宋常星『太上道徳経講義』(10ー3)
宋常星『太上道徳経講義』(10ー3)
専ら気を柔に致せば、よく嬰児たらんか。
一歳にも満たない嬰児は、元気が傷つけられていることなく、乾体(純陽の体)は破られてはいない。何も知識を得ることのない時には、気は「専ら(純粋)」の妙を有している。何もできない嬰児は、和の妙に至っている。そうであるからただ気が柔らかなのであり、無欲、無知で、無思、無慮、神気はよく一を抱いている。魂魄はそうであるから互いに相従っている。私の見るところ今の内煉をしている人(丹を煉っている人)は、神気を集中させて、雑念を除いているに過ぎず、ただ呼吸を調えているのみである。そうであるから神は気の中に入ることはできず、気はよく神に帰することがなく、真息も発生することがない。つまり「一」を抱くことができないわけなのであり、専ら気を柔に致すことができないのである。嬰児には自然の妙があるとすることができよう。そうであるから老子は「ただ気を柔らかにして、よく嬰児のようであるべきである」と教えているのである。

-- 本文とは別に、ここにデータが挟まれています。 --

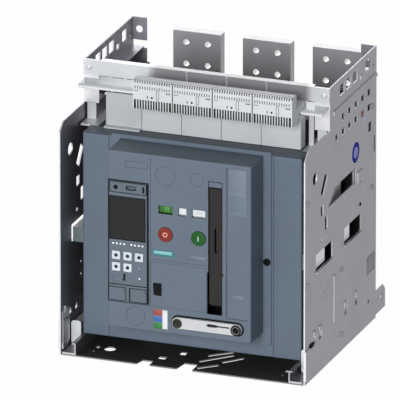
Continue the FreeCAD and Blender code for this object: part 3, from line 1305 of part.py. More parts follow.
def finger_clusters():
    """Sprung contact fingers above and below each blade, on studs through the housing."""
    solids = []
    for number, across in enumerate(pole_places):
        for level, height in enumerate((s.upper_bar_height, s.lower_bar_height)):
            tag = f"{number}_{level}"
            tall = s.bar_thick / 2
            half = s.jaw_half
            reach = tall + s.contact_clearance
            stud = box(f"stud_{tag}", (across - half + 12, s.chamber_back - 10, height - tall),
                       (across + half - 12, s.housing_back, height + tall))
            carrier = box(f"carrier_{tag}",
                          (across - half, s.housing_back, height - reach - s.jaw_thick),
                          (across + half, s.jaw_start, height + reach + s.jaw_thick))
            solids.append(fuse(f"contact_foot_{tag}", [stud, carrier]))
            for way in (-1, 1):
                near = height + way * reach
                far = near + way * s.jaw_thick
                low, high = (near, far) if way > 0 else (far, near)
                jaw = box(f"jaw_{tag}_{way + 1}", (across - half, s.jaw_start, low),
                          (across + half, s.jaw_end, high))
                leaf = (far, far + 2) if way > 0 else (far - 2, far)
                middle = (s.jaw_start + s.jaw_end) / 2
                spring = box(f"jaw_spring_{tag}_{way + 1}", (across - half, middle - 4, leaf[0]),
                             (across + half, middle + 4, leaf[1]))
                slots = []
                for step in (-2, -1, 0, 1, 2):
                    gap = across + s.finger_pitch * step
                    slots.append(box(f"jaw_slot_{tag}_{way + 1}_{step + 2}",
                                     (gap - s.finger_slot / 2, s.jaw_start + 6, low - 1),
                                     (gap + s.finger_slot / 2, s.jaw_end + 1, high + 1)))
                solids.append(fuse(f"jaw_whole_{tag}_{way + 1}", [
                    cut(f"jaw_cut_{tag}_{way + 1}", jaw, slots), spring]))
    keep("finger_clusters", group("finger_clusters", solids))


def moving_contacts():
    """Three contact arms on trunnions in the housing, swung open."""
    arms = []
    pivot = (s.arm_pivot_depth, s.arm_pivot_height)
    for number, across in enumerate(pole_places):
        arm = box(f"arm_bar_{number}", (across - s.arm_half, pivot[0] - s.arm_thick / 2,
                                        pivot[1] - 8),
                  (across + s.arm_half, pivot[0] + s.arm_thick / 2, s.arm_top))
        tip = box(f"arm_tip_{number}", (across - s.arm_half + 4, pivot[0] + s.arm_thick / 2,
                                        s.upper_bar_height - 8),
                  (across + s.arm_half - 4,
                   s.chamber_back - 10 - s.contact_clearance, s.upper_bar_height + 6))
        reach = s.chamber_half + s.trunnion_length
        pin = rod(f"arm_pin_{number}", "x", (across - reach, pivot[0], pivot[1]),
                  reach * 2, s.trunnion_radius)
        arms.append(fuse(f"arm_{number}", [arm, tip, pin]))
    arms = group("moving_contacts", arms)
    centre = Vector(0, float(pivot[0] - half_depth), float(pivot[1]))
    room = pivot[0] - s.arm_thick / 2 - s.chamber_front - s.arm_room
    opened = math.degrees(math.asin(float(room) / float(s.arm_top - pivot[1])))
    swing = Rotation(Vector(1, 0, 0), opened)
    arms.Placement = Placement(Vector(), swing, centre)
    keep("moving_contacts", arms)


def side_lugs_and_rollers():
    """Guide lugs that show in the side windows, and the rollers that run on the rails."""
    lugs = []
    rollers = []
    for side in (-1, 1):
        for number, (start, inner, length) in enumerate((
                (s.front_window_start, s.cover_half, s.front_lug_length),
                (s.rear_window_start, s.housing_half, s.rear_lug_length))):
            lugs.append(side_box(f"lug_{side + 1}_{number}", side,
                                 (inner, start, s.lug_low),
                                 (s.lug_reach, start + length, s.lug_high)))
        height = rail_top() + s.slide_gap + s.roller_radius
        for number, depth in enumerate((s.roller_front, s.roller_back)):
            rollers.append(side_rod(f"roller_{side + 1}_{number}", side,
                                    (s.housing_half, depth, height),
                                    s.roller_reach - s.housing_half, s.roller_radius))
    keep("guide_lugs", group("guide_lugs", lugs))
    keep("support_rollers", group("support_rollers", rollers))


def side_brackets():
    """Bent brackets on the housing's shoulders, below the flanges of the side plates."""
    brackets = []
    for side in (-1, 1):
        ledge = side_box(f"bracket_ledge_{side + 1}", side,
                         (s.housing_half, s.bracket_front, s.cover_top - s.bracket_sheet),
                         (s.bracket_reach, s.bracket_back, s.cover_top))
        block = side_box(f"bracket_block_{side + 1}", side,
                         (s.bracket_reach - s.bracket_width, s.bracket_step, s.cover_top),
                         (s.bracket_reach, s.bracket_back, s.plate_height - s.bracket_gap))
        pieces = [ledge, block]
        if side > 0:
            pieces.append(box("bracket_strip", (s.housing_half + s.bracket_gap, s.bracket_step,
                                                s.cover_top),
                              (s.housing_half + s.bracket_gap + s.strip_wide,
                               s.bracket_step + s.strip_thick, s.cover_top + s.strip_tall)))
        brackets.append(fuse(f"side_bracket_{side + 1}", pieces))
    keep("side_brackets", group("side_brackets", brackets))


def fasteners():
    """Rivet heads on the side plates and the screws of the cross rail."""
    heads = []
    rivets = list(RIVETS) + [(s.plate_depth - inset, s.plate_height - drop)
                             for inset, drop in REAR_RIVETS]
    for side in (-1, 1):
        for number, (depth, height) in enumerate(rivets):
            heads.append(side_rod(f"rivet_{side + 1}_{number}", side,
                                  (plate_out, size(depth), height), s.rivet_high,
                                  s.rivet_radius))
        front = s.rise_depth - s.rail_bar_sheet - s.screw_high
        heads.append(rod(f"rail_screw_{side + 1}", "y",
                         (side * (plate_out - s.screw_radius * 2), front,
                          s.total_height - s.rail_bar_height / 2),
                         s.screw_high, s.screw_radius))
    keep("frame_fasteners", group("frame_fasteners", heads))


side_plates()
base_plate()
guide_channels()
pull_out_rail("rail_left", -1)
pull_out_rail("rail_right", 1)
cross_rail()
terminal_shelf()
for block_number in range(4):
    terminal_block(block_number)
plug_blocks()
blank_panel()
rear_wall()
for pole, across_pole in enumerate(pole_places):
    main_bar(f"upper_bar_{pole + 1}", across_pole, s.upper_bar_height, 1)
    main_bar(f"lower_bar_{pole + 1}", across_pole, s.lower_bar_height, -1)
front_cover()
panel_bezel()
operator_panel()
trip_unit()
unit_keys()
push_button("open_button", s.open_across)
push_button("close_button", s.close_across)
charging_lever()
flags()
position_indicator()
gate_and_hatch()
crank()
mechanism_plates()
charging_shaft()
closing_spring()
main_shaft()
pole_housing()
arc_chutes()
finger_clusters()
moving_contacts()
side_lugs_and_rollers()
side_brackets()
fasteners()
doc.recompute()

for thing in doc.Objects:
    if "Invalid" in thing.State or "Error" in thing.State:
        raise RuntimeError(f"{thing.Name} could not be made: {thing.State}")
for name, thing in nodes.items():
    if thing.Shape.isNull() or not thing.Shape.isValid():
        raise RuntimeError(f"{name} is not a valid shape")

os.makedirs("parts", exist_ok=True)
for name, thing in nodes.items():
    thing.Shape.exportStep(f"parts/{name}.step")
print(len(nodes), "sub-parts written")
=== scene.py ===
import math
from types import SimpleNamespace

import bmesh
import bpy
from mathutils import Matrix, Vector


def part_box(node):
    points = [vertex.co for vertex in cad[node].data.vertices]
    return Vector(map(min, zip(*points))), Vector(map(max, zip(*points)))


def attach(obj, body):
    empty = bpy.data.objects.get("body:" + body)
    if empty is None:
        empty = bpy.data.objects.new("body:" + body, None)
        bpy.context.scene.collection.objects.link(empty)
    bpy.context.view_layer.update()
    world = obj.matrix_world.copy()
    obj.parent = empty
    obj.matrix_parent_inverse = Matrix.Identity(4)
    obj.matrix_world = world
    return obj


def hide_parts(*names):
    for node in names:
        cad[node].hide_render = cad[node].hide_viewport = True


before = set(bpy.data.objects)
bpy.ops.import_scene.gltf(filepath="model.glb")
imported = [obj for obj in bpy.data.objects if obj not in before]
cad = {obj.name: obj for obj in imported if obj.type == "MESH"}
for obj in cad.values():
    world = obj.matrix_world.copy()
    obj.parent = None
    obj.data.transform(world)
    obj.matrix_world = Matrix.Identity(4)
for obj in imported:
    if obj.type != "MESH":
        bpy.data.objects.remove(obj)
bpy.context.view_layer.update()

# Studio and camera
# The breaker stands alone on a white sweep. The lens is very long, so that parallel edges stay
# parallel, and it looks down a little from the right of the operator's side.
view_width = 0.6944
lens = 1500.0
azimuth = math.radians(20.2)
elevation = math.radians(19.9)
aim_right, aim_up = 0.03156, 0.2956
front_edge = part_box("side_plate_right")[0][1]
towards_camera = Vector((math.sin(azimuth) * math.cos(elevation),
                         -math.cos(azimuth) * math.cos(elevation), math.sin(elevation)))
picture_right = Vector((math.cos(azimuth), math.sin(azimuth), 0))
picture_up = towards_camera.cross(picture_right)
aim = Vector((0, front_edge, 0)) + picture_right * aim_right + picture_up * aim_up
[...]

〈奥義伝開〉この「嬰児」の状態は太極拳などでも教えとして説かれることが多い。気を柔らかにするには「嬰児」のようであれ、ということなのであるが、この「嬰児」とは「一」を抱いている状態であって、そうであれば神、気、精が一体となっているとされる。あるいは行動と意識が一体となっていることをいうとすることもできる。確かに「嬰児」は打算がないので、空腹であればそれを訴えて泣き、楽しければ笑うに過ぎない。しかし人は成長する過程でいろいろな打算を覚えるようになり、意識と行動とをあえてひとつにしないことがある。